- What the task asks -
Repeat the lines of the data that follow, please, starting at the first and stopping after the one with "at(-S.cup_x - S.bracket_half, side_y".

- Supplied material -
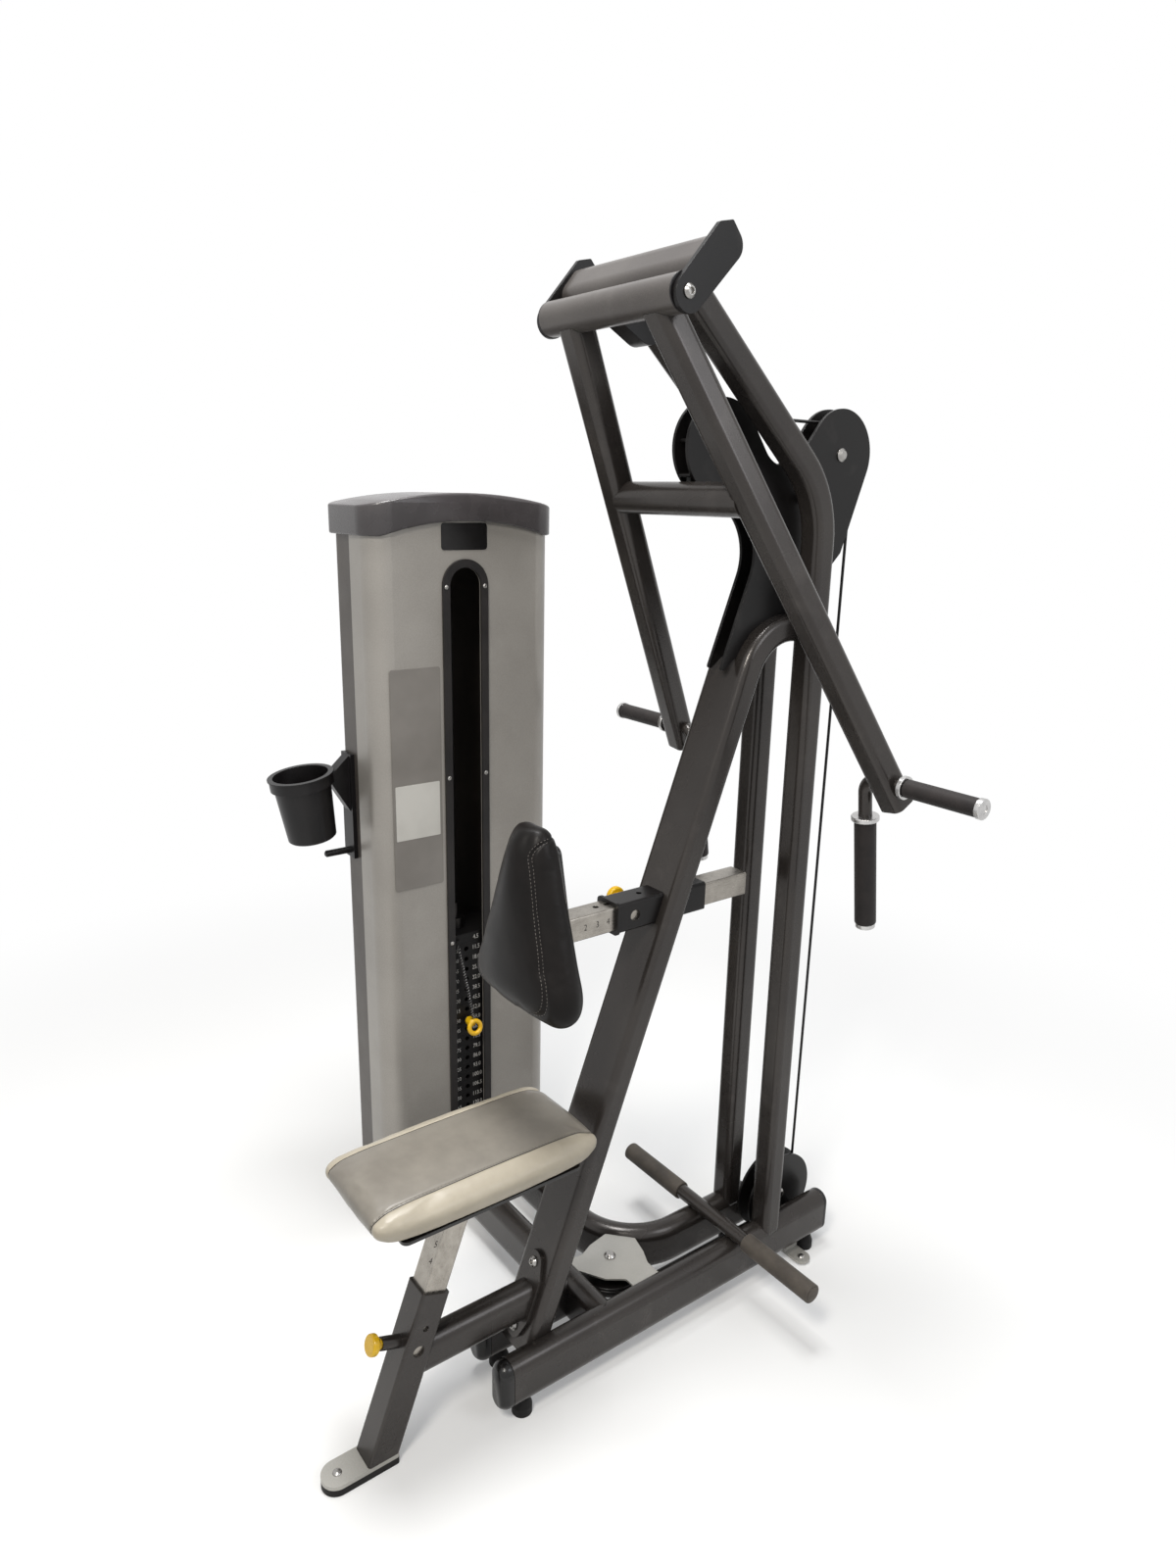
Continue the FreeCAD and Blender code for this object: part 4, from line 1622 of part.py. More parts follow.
cheek_out = S.pulley_width / 2 + S.cheek_gap + S.guard_thickness
TOP_SPOT = [at(top_mid_x, top_mid_y, S.top_axle_z), turn(0, 0, 1, top_angle)]
TOWER_SPOT = [at(tower_axle_x, tower_cable_y, S.base_axle_z)]
top_cheeks = cheeks("top_cheek", S.cheek_tail, S.rod_top_z - S.top_axle_z, TOP_SPOT)
low_cheeks = cheeks("low_cheek", S.base_axle_z - S.rail_lift, S.cheek_tail, TOWER_SPOT)
cross_face = S.cross_y + S.rail_width / 2
curve_face = S.curve_y - S.rail_width / 2
stay_near = rod("wheel_stay_near", S.tie_radius, tower_cable_y - cheek_out - cross_face,
                at(tower_axle_x, cross_face, rail_mid_z), TO_FRONT)
stay_far = rod("wheel_stay_far", S.tie_radius, curve_face - tower_cable_y - cheek_out,
               at(tower_axle_x, tower_cable_y + cheek_out, rail_mid_z), TO_FRONT)
node(group("wheel_brackets", *BRACKETS, *top_cheeks, *low_cheeks, stay_near, stay_far))
BOLTS += [base_axle, base_nut, floor_axle]
for label, steps in (("top", TOP_WHEEL), ("tower", TOWER_WHEEL)):
    BOLTS.append(axle_bolt(f"axle_{label}", cheek_out, cheek_out, *steps))
    BOLTS.append(nut(f"nut_{label}", cheek_out, *steps))
node(group("frame_bolts", *BOLTS))

# Bare name plate and placard on the shell's face


def name_outline(sketch):
    rounded(sketch, S.stack_y, S.name_plate_z, S.name_plate_width, S.name_plate_height, S.plate_edge)


def placard_outline(sketch):
    rounded(sketch, S.placard_y, S.placard_z, S.placard_width, S.placard_height, S.plate_edge / 2)


node(group("face_plates", prism("name_plate", "YZ", -S.tower_front_x, S.sticker_thickness, name_outline),
           prism("placard", "YZ", -S.tower_front_x, S.sticker_thickness, placard_outline)))

# Cup holder on the tower's side
side_y = S.tower_y - half_width + S.seam_inset
cup_y = side_y - S.cup_reach
CUP = [at(-S.cup_x, cup_y, S.cup_rim_z), turn(1, 0, 0, S.cup_lean)]
band_out = S.cup_radius + S.cup_fit + S.band_wall
bracket_plate = box("bracket_plate", 2 * S.bracket_half, S.bracket_thickness, S.bracket_height,
                    at(-S.cup_x - S.bracket_half, side_y - S.bracket_thickness, S.bracket_low_z))


def gusset_outline(sketch):
    inner = side_y - S.bracket_thickness / 2
    belt(sketch, [(inner, S.cup_rim_z - S.gusset_depth, 0), (inner, S.cup_rim_z + S.gusset_rise, S.bracket_thickness / 4),
                  (cup_y + S.cup_radius, S.cup_rim_z - S.lip_thickness, 0),
                  (cup_y + S.cup_radius, S.cup_rim_z - S.band_height, 0)])


gusset = prism("gusset", "YZ", -S.cup_x - S.bracket_half * S.gusset_share,
               2 * S.bracket_half * S.gusset_share, gusset_outline)
band = rod("band", band_out, S.band_height, *CUP, at(0, 0, -S.band_height))
band_hole = doc.addObject("Part::Cone", "band_hole")
bind(band_hole, "Radius1", S.cup_base_radius + S.cup_fit)
bind(band_hole, "Radius2", S.cup_radius + S.cup_fit)
bind(band_hole, "Height", S.cup_height)
place(band_hole, *CUP, at(0, 0, -S.cup_height))
hook = turned("hook_peg", [(0, 0, 0), (S.hook_radius, 0, 0), (S.hook_radius, S.hook_reach - S.foam_edge, 0),
                           (S.hook_radius - S.foam_edge, S.hook_reach, 0), (0, S.hook_reach, 0)],
              at(-S.cup_x, side_y - S.bracket_thickness / 2, S.bracket_low_z + 2 * S.hook_radius), TO_BACK)
node(cut("cup_bracket", fuse("bracket_raw", bracket_plate, gusset, band, hook), band_hole))
cup_wall = S.cup_wall
cup_corners = [(0, -S.cup_height, 0), (S.cup_base_radius - S.foam_edge, -S.cup_height, 0),
               (S.cup_base_radius, S.foam_edge - S.cup_height, 0), (S.cup_radius, 0, 0),
               (S.cup_radius + S.cup_flange, 0, 0), (S.cup_radius + S.cup_flange, cup_wall, 0),
               (S.cup_radius - cup_wall, cup_wall, 0), (S.cup_base_radius - cup_wall, cup_wall - S.cup_height, 0),
               (0, cup_wall - S.cup_height, 0)]
node(turned("cup", cup_corners, *CUP))

# Curly lanyard from the top plate to the selector pin
wire = float(S.lanyard_radius)
coil = float(S.lanyard_coil)
plate_face_x = -float(S.stack_x) + float(S.plate_depth) / 2
eye_low_z = float(top_low_z) + float(S.plate_height) / 2 - float(S.eye_height) / 2
lanyard_top = Vec(plate_face_x + float(S.eye_reach) / 2, float(S.stack_y) - float(S.eye_offset), eye_low_z)
lanyard_low = Vec(plate_face_x + float(S.pin_shank) + float(S.pin_knob_height) / 2, float(S.stack_y),
                  float(pin_z) + float(S.pin_knob_radius) + float(S.lanyard_rest))
lanyard_eye = box("lanyard_eye", S.eye_reach, S.eye_width, S.eye_height,
                  at(-S.stack_x + S.plate_depth / 2, S.stack_y - S.eye_offset - S.eye_width / 2,
                     top_low_z + S.plate_height / 2 - S.eye_height / 2))
node(fuse("stack_top", top_plate, lanyard_eye))


def half_arc(a, heading, b):
    chord = b - a
    reach = chord.Length
    along = chord * (1 / reach)
    aside = heading - along * heading.dot(along)
    if aside.Length < reach * float(S.flatness_share):
        return Part.LineSegment(a, b).toShape()
    angle = math.atan2(aside.Length, heading.dot(along))
    middle = (a + b) * 0.5 + aside.normalize() * (reach / 2 * math.tan(angle / 2))
    return Part.Arc(a, middle, b).toShape()


def biarc(a, heading, b, arrival):
    step = b - a
    both = heading + arrival
    spread = 2 * (1 - heading.dot(arrival))
    if spread < float(S.flatness_share):
        reach = step.Length / 2
    else:
        reach = (-step.dot(both) + math.sqrt(step.dot(both) ** 2 + spread * step.dot(step))) / spread
    joint = (a + b) * 0.5 + (heading - arrival) * (reach / 2)
    first = half_arc(a, heading, joint)
    second = half_arc(b, arrival * -1, joint)
    second.reverse()
    return [first, second]


drop = lanyard_low - lanyard_top
axis_dir = Vec(drop)
axis_dir.normalize()
side_dir = axis_dir.cross(Vec(0, 1, 0)).normalize()
back_dir = axis_dir.cross(side_dir)
end_run = 2 * wire
curls = int(S.lanyard_curls)
lead = float(S.lanyard_lead)
coil_run = drop.Length - 2 * (end_run + lead)
rise_per_turn = coil_run / curls
stations = [(lanyard_top + axis_dir * end_run, axis_dir)]
speed = math.hypot(math.tau * coil, rise_per_turn)
for half_turn in range(2 * curls + 1):
    phase = math.pi * half_turn
    outward = side_dir * math.cos(phase) + back_dir * math.sin(phase)
    swing = back_dir * math.cos(phase) - side_dir * math.sin(phase)
    spot = lanyard_top + axis_dir * (end_run + lead + rise_per_turn * half_turn / 2) + outward * coil
    heading = (swing * (math.tau * coil) + axis_dir * rise_per_turn) * (1 / speed)
    stations.append((spot, heading))
stations.append((lanyard_low - axis_dir * end_run, axis_dir))
lanyard_edges = [straight(lanyard_top, stations[0][0])]
for (a, heading), (b, arrival) in zip(stations, stations[1:]):
    lanyard_edges += biarc(a, heading, b, arrival)
lanyard_edges.append(straight(stations[-1][0], lanyard_low))
lanyard_path = Part.Wire(lanyard_edges)
lanyard_profile = Part.Wire([Part.Circle(lanyard_top, axis_dir, wire).toShape()])
lanyard = doc.addObject("Part::Feature", "lanyard")
lanyard.Label = "lanyard"
lanyard.Shape = lanyard_path.makePipeShell([lanyard_profile], True, False)
node(lanyard)
turn_gap = math.hypot(rise_per_turn, 0) * math.cos(math.atan2(rise_per_turn, math.tau * coil)) - 2 * wire
print("lanyard least gap to itself", round(turn_gap, 2))
print("lanyard volume share", round(lanyard.Shape.Volume / (math.pi * wire ** 2 * lanyard_path.Length), 4))
print("cable volume share", round(cable.Shape.Volume / (math.pi * float(S.cable_radius) ** 2 * long_run.Length), 4))

# Recompute, check and write
doc.recompute()
for thing in doc.Objects:
    if "Invalid" in thing.State or "Error" in thing.State:
        raise RuntimeError(f"{thing.Name} {thing.Label} {thing.State}")
for piece in NODES:
    if piece.Shape.isNull() or not piece.Shape.isValid() or not piece.Shape.Solids:
        raise RuntimeError(f"{piece.Label} has no sound solid")
os.makedirs("parts", exist_ok=True)
for piece in NODES:
    piece.Shape.exportStep(f"parts/{piece.Label}.step")
print(len(NODES), "nodes", sum(len(piece.Shape.Solids) for piece in NODES), "solids")
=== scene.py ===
import bpy
import json
import math
from mathutils import Matrix, Vector
from mathutils.bvhtree import BVHTree

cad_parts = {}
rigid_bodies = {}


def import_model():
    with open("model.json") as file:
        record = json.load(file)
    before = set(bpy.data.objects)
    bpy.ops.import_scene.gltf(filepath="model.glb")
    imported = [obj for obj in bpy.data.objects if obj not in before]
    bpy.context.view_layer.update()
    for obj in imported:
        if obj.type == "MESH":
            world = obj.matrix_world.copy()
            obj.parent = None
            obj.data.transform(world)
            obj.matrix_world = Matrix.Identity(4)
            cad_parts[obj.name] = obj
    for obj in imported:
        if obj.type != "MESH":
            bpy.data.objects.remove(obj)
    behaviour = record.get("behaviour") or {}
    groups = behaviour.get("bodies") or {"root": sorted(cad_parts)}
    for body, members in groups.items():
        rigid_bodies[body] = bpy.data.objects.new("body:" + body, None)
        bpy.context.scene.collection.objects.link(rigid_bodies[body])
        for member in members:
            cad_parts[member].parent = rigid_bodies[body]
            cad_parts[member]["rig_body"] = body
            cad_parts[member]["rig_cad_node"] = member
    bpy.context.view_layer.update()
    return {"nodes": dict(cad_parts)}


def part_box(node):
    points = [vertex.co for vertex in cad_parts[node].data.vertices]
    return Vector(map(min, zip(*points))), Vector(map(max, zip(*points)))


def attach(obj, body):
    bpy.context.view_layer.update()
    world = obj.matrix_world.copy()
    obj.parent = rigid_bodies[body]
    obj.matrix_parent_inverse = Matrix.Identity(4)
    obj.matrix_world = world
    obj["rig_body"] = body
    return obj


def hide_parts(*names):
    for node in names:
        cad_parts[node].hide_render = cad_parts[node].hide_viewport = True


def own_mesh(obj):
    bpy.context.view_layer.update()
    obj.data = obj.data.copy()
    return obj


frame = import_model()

nodes = frame["nodes"]
mm = 0.001


# Shader helpers
def linearColour(hexText):
    parts = [int(hexText[i:i + 2], 16) / 255 for i in (1, 3, 5)]
    return tuple(p / 12.92 if p <= 0.04045 else ((p + 0.055) / 1.055) ** 2.4 for p in parts) + (1.0,)


def addNode(tree, kind, inputs=None, out=None, **settings):
    made = tree.nodes.new(kind)
    for key, value in settings.items():
        setattr(made, key, value)
    for key, value in (inputs or {}).items():
        if isinstance(value, bpy.types.NodeSocket):
            tree.links.new(value, made.inputs[key])
        else:
            made.inputs[key].default_value = value
    return made if out is None else made.outputs[out]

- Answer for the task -
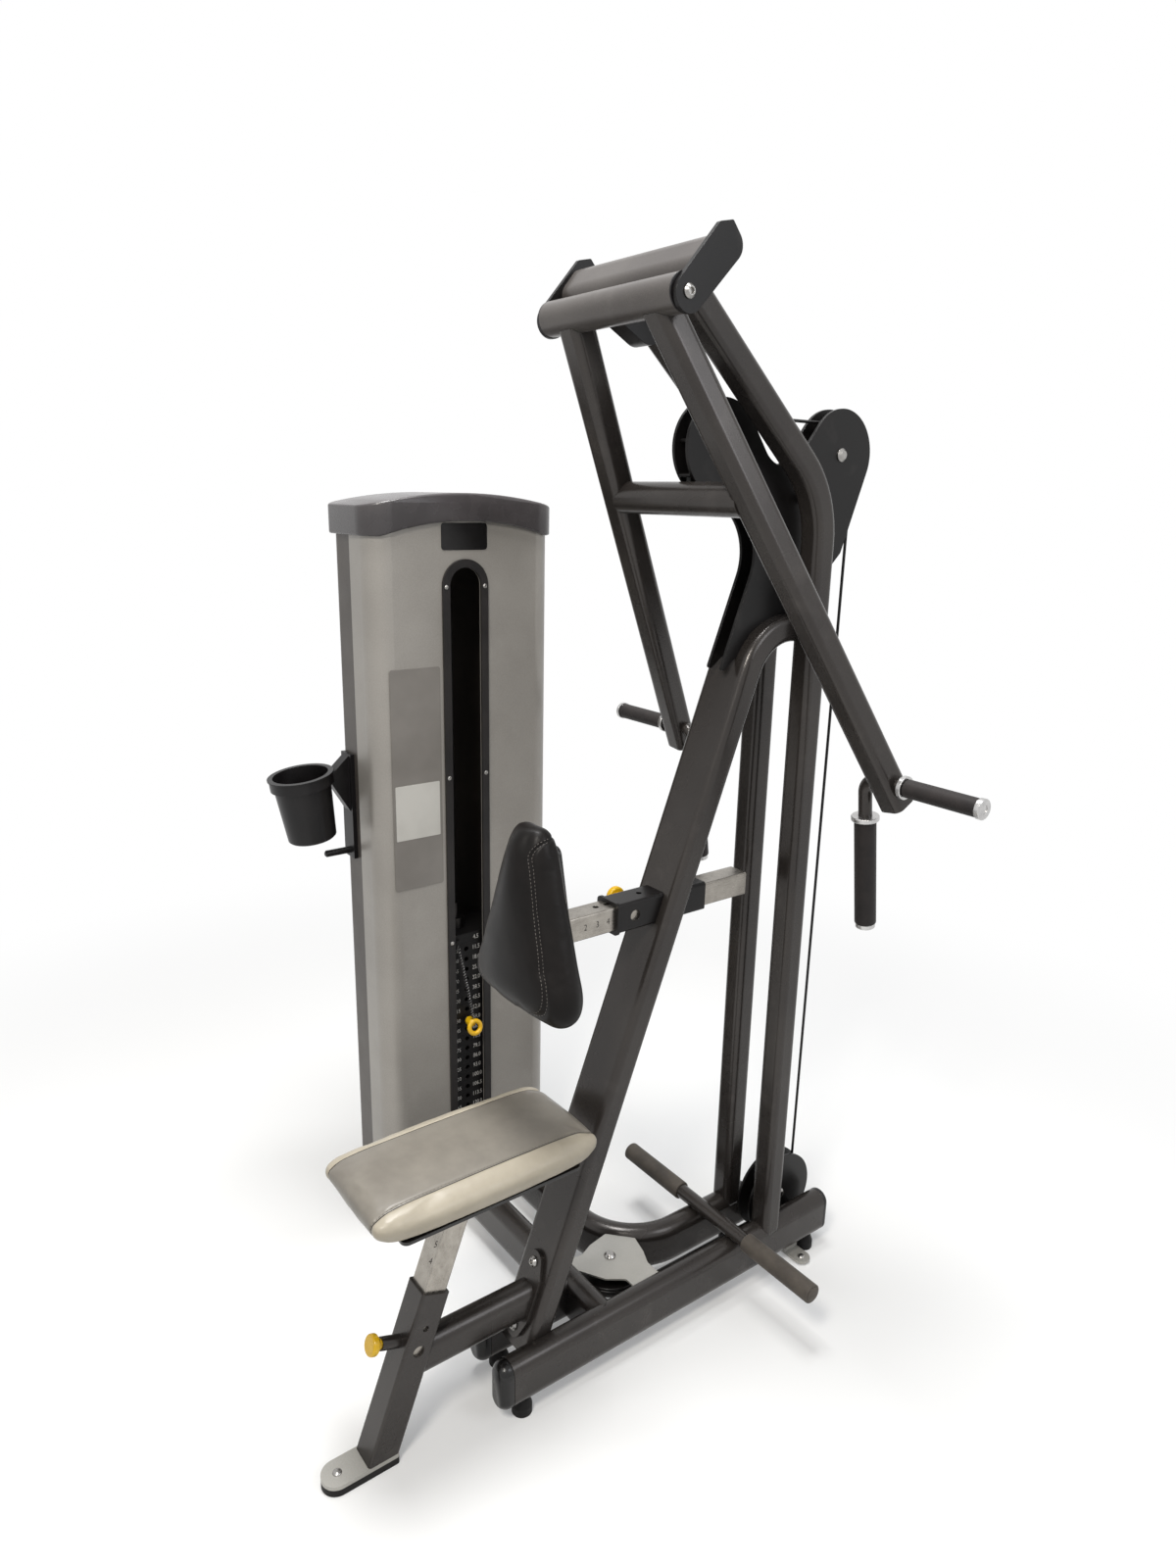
Continue the FreeCAD and Blender code for this object: part 4, from line 1622 of part.py. More parts follow.
cheek_out = S.pulley_width / 2 + S.cheek_gap + S.guard_thickness
TOP_SPOT = [at(top_mid_x, top_mid_y, S.top_axle_z), turn(0, 0, 1, top_angle)]
TOWER_SPOT = [at(tower_axle_x, tower_cable_y, S.base_axle_z)]
top_cheeks = cheeks("top_cheek", S.cheek_tail, S.rod_top_z - S.top_axle_z, TOP_SPOT)
low_cheeks = cheeks("low_cheek", S.base_axle_z - S.rail_lift, S.cheek_tail, TOWER_SPOT)
cross_face = S.cross_y + S.rail_width / 2
curve_face = S.curve_y - S.rail_width / 2
stay_near = rod("wheel_stay_near", S.tie_radius, tower_cable_y - cheek_out - cross_face,
                at(tower_axle_x, cross_face, rail_mid_z), TO_FRONT)
stay_far = rod("wheel_stay_far", S.tie_radius, curve_face - tower_cable_y - cheek_out,
               at(tower_axle_x, tower_cable_y + cheek_out, rail_mid_z), TO_FRONT)
node(group("wheel_brackets", *BRACKETS, *top_cheeks, *low_cheeks, stay_near, stay_far))
BOLTS += [base_axle, base_nut, floor_axle]
for label, steps in (("top", TOP_WHEEL), ("tower", TOWER_WHEEL)):
    BOLTS.append(axle_bolt(f"axle_{label}", cheek_out, cheek_out, *steps))
    BOLTS.append(nut(f"nut_{label}", cheek_out, *steps))
node(group("frame_bolts", *BOLTS))

# Bare name plate and placard on the shell's face


def name_outline(sketch):
    rounded(sketch, S.stack_y, S.name_plate_z, S.name_plate_width, S.name_plate_height, S.plate_edge)


def placard_outline(sketch):
    rounded(sketch, S.placard_y, S.placard_z, S.placard_width, S.placard_height, S.plate_edge / 2)


node(group("face_plates", prism("name_plate", "YZ", -S.tower_front_x, S.sticker_thickness, name_outline),
           prism("placard", "YZ", -S.tower_front_x, S.sticker_thickness, placard_outline)))

# Cup holder on the tower's side
side_y = S.tower_y - half_width + S.seam_inset
cup_y = side_y - S.cup_reach
CUP = [at(-S.cup_x, cup_y, S.cup_rim_z), turn(1, 0, 0, S.cup_lean)]
band_out = S.cup_radius + S.cup_fit + S.band_wall
bracket_plate = box("bracket_plate", 2 * S.bracket_half, S.bracket_thickness, S.bracket_height,
                    at(-S.cup_x - S.bracket_half, side_y - S.bracket_thickness, S.bracket_low_z))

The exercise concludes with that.